### To do
Of the material below, the lines to be retyped are those from the line containing "return panels" through the line containing "from mathutils import Matrix, Vector", inclusive; reproduce them exactly.

### The input
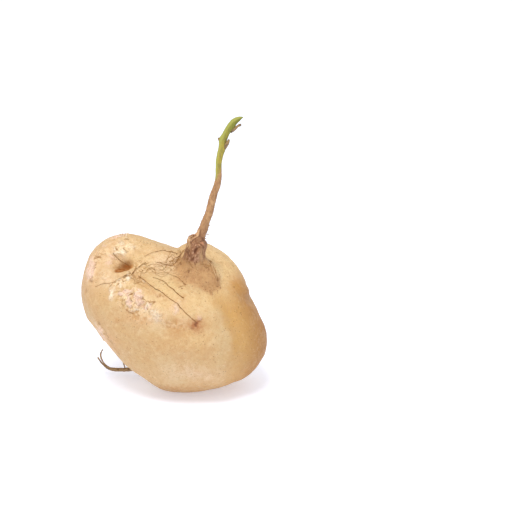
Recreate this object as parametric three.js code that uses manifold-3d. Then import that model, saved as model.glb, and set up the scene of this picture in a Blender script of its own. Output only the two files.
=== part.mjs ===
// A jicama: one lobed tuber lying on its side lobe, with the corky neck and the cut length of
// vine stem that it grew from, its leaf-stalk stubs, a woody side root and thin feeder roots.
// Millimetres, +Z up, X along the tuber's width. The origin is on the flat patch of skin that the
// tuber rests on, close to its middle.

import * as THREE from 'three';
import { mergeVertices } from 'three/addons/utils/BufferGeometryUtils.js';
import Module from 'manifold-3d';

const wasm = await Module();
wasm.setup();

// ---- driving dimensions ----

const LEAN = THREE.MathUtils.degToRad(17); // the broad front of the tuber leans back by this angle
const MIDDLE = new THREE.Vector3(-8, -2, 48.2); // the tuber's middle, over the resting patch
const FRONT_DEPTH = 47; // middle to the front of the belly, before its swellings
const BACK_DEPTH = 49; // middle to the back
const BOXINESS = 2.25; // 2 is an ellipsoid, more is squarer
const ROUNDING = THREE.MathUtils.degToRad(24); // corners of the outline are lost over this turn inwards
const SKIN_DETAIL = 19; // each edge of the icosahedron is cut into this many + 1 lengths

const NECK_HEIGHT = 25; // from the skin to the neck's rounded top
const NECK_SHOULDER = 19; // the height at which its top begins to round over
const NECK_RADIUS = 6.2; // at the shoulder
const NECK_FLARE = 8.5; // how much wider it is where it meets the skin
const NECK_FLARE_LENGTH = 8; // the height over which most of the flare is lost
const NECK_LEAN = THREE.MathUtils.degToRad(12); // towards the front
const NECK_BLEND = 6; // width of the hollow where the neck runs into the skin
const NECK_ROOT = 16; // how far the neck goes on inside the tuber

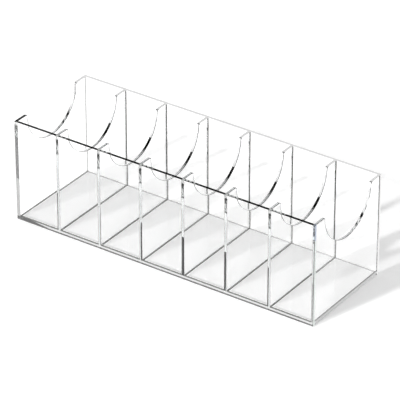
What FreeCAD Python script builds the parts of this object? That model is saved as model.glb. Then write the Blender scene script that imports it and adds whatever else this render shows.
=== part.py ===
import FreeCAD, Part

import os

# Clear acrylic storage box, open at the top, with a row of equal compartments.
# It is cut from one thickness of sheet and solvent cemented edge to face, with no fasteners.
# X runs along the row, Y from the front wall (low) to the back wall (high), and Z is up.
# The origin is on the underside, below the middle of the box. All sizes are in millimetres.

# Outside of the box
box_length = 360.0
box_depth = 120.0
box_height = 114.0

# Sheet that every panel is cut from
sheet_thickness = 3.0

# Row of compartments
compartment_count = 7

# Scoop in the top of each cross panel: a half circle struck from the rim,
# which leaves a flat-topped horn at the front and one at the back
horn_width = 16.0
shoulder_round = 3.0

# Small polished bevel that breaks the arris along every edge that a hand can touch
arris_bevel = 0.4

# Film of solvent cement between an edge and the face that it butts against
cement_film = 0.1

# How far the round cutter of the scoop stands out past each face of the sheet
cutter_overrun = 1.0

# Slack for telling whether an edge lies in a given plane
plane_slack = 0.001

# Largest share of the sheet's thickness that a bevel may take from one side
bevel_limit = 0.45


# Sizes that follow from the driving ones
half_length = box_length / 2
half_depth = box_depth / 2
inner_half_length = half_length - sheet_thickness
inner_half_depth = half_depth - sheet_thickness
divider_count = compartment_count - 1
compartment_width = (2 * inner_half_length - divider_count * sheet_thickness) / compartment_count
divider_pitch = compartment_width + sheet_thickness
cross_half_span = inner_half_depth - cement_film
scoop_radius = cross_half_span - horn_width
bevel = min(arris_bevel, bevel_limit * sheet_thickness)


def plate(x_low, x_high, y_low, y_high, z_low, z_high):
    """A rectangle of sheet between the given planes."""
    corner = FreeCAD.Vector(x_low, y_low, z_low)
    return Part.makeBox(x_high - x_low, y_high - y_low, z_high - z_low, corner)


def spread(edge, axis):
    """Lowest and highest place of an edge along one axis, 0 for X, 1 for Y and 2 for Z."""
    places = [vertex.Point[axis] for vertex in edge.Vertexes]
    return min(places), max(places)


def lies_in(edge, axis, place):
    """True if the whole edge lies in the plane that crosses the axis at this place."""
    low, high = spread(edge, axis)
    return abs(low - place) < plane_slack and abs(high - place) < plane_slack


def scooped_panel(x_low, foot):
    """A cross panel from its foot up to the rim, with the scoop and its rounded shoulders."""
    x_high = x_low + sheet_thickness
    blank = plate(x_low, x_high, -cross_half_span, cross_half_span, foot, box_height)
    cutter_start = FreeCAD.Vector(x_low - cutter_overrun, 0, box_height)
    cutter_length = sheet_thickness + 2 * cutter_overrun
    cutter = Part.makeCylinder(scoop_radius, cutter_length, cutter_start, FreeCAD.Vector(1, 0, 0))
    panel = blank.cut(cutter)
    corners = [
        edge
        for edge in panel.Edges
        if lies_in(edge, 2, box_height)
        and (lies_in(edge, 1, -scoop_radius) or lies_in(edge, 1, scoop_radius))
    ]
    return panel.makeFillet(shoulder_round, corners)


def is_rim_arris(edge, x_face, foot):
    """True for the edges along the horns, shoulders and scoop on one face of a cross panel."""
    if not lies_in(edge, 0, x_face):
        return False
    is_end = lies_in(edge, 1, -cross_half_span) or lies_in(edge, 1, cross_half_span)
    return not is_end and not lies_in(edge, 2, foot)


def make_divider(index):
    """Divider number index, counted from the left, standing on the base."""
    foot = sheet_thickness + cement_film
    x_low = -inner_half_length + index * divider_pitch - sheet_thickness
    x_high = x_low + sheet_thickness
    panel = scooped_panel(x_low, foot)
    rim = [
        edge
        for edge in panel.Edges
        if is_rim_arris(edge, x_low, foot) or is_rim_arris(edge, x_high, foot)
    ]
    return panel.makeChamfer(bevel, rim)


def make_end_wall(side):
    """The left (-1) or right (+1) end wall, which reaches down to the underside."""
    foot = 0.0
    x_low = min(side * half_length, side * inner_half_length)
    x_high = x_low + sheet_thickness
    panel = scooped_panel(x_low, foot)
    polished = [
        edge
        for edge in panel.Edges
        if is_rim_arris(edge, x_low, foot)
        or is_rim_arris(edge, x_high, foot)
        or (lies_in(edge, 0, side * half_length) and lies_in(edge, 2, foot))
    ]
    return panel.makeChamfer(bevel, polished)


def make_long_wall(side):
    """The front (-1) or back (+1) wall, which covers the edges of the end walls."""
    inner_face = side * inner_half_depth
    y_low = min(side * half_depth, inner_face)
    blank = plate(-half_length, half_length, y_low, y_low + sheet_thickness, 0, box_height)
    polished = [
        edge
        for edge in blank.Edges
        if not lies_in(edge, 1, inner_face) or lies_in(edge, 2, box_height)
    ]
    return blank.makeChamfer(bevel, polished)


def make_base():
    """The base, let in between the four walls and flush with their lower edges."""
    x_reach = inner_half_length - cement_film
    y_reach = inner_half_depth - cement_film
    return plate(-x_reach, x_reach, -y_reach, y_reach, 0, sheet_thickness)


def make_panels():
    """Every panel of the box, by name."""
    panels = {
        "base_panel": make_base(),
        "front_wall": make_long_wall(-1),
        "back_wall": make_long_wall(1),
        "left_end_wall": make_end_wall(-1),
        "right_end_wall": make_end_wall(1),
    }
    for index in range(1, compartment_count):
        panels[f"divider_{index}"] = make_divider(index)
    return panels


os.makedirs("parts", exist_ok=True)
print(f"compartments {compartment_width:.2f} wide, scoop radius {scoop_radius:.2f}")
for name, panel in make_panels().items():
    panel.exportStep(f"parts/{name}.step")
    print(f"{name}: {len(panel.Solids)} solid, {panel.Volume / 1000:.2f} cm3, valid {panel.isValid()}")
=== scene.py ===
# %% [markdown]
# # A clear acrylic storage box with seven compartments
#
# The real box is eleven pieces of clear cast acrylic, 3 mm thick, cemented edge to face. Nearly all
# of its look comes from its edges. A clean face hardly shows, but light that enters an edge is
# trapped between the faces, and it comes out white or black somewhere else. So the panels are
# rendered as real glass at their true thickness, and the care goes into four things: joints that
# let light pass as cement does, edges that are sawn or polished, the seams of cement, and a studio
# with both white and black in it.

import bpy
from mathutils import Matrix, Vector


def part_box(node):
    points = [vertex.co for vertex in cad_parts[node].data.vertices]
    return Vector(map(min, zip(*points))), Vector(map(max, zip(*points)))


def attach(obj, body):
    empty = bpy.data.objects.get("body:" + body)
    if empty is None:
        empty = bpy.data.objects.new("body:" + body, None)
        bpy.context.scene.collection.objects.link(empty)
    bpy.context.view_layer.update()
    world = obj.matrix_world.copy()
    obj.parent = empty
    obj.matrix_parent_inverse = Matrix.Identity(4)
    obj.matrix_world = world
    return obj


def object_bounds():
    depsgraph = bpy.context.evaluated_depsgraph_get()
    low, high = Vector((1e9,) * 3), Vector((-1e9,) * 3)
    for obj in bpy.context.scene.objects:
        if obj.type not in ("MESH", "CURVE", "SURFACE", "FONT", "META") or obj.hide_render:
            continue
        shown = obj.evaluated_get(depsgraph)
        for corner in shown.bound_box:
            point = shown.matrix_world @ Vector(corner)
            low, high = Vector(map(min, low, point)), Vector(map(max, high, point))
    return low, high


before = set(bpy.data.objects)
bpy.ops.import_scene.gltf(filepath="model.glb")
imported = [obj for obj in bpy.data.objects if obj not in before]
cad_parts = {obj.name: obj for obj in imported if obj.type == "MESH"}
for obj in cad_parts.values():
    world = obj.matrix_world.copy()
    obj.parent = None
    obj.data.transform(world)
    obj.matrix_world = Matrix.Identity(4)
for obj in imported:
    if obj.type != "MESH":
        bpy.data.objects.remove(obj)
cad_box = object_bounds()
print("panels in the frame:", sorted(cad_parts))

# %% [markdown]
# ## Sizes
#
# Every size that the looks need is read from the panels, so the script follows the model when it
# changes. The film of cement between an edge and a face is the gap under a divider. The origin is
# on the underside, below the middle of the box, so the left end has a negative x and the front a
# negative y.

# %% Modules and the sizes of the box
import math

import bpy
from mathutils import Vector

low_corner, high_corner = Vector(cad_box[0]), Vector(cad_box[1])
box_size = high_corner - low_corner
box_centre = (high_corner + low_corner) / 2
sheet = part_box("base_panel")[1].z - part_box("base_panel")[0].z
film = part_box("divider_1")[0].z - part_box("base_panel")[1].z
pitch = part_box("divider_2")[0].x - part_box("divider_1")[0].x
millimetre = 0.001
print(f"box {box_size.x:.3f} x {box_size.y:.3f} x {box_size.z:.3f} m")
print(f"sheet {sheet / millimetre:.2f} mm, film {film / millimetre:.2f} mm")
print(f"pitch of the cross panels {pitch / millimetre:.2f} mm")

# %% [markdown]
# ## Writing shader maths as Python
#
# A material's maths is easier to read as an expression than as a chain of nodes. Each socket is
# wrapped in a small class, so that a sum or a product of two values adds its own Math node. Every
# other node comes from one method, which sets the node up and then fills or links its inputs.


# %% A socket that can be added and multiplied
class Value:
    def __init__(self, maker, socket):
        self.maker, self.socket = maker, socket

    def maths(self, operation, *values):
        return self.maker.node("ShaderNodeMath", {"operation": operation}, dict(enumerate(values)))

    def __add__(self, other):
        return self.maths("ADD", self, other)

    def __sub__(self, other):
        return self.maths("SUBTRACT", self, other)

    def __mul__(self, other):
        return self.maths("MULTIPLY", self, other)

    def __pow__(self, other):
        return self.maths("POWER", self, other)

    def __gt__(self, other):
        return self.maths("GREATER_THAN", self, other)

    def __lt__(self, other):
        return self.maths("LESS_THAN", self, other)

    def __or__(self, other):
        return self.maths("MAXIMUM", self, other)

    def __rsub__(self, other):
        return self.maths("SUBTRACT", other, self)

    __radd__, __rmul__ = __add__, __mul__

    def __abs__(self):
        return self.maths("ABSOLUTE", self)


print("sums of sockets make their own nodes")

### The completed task
    return panels


os.makedirs("parts", exist_ok=True)
print(f"compartments {compartment_width:.2f} wide, scoop radius {scoop_radius:.2f}")
for name, panel in make_panels().items():
    panel.exportStep(f"parts/{name}.step")
    print(f"{name}: {len(panel.Solids)} solid, {panel.Volume / 1000:.2f} cm3, valid {panel.isValid()}")
=== scene.py ===
# %% [markdown]
# # A clear acrylic storage box with seven compartments
#
# The real box is eleven pieces of clear cast acrylic, 3 mm thick, cemented edge to face. Nearly all
# of its look comes from its edges. A clean face hardly shows, but light that enters an edge is
# trapped between the faces, and it comes out white or black somewhere else. So the panels are
# rendered as real glass at their true thickness, and the care goes into four things: joints that
# let light pass as cement does, edges that are sawn or polished, the seams of cement, and a studio
# with both white and black in it.

import bpy
from mathutils import Matrix, Vector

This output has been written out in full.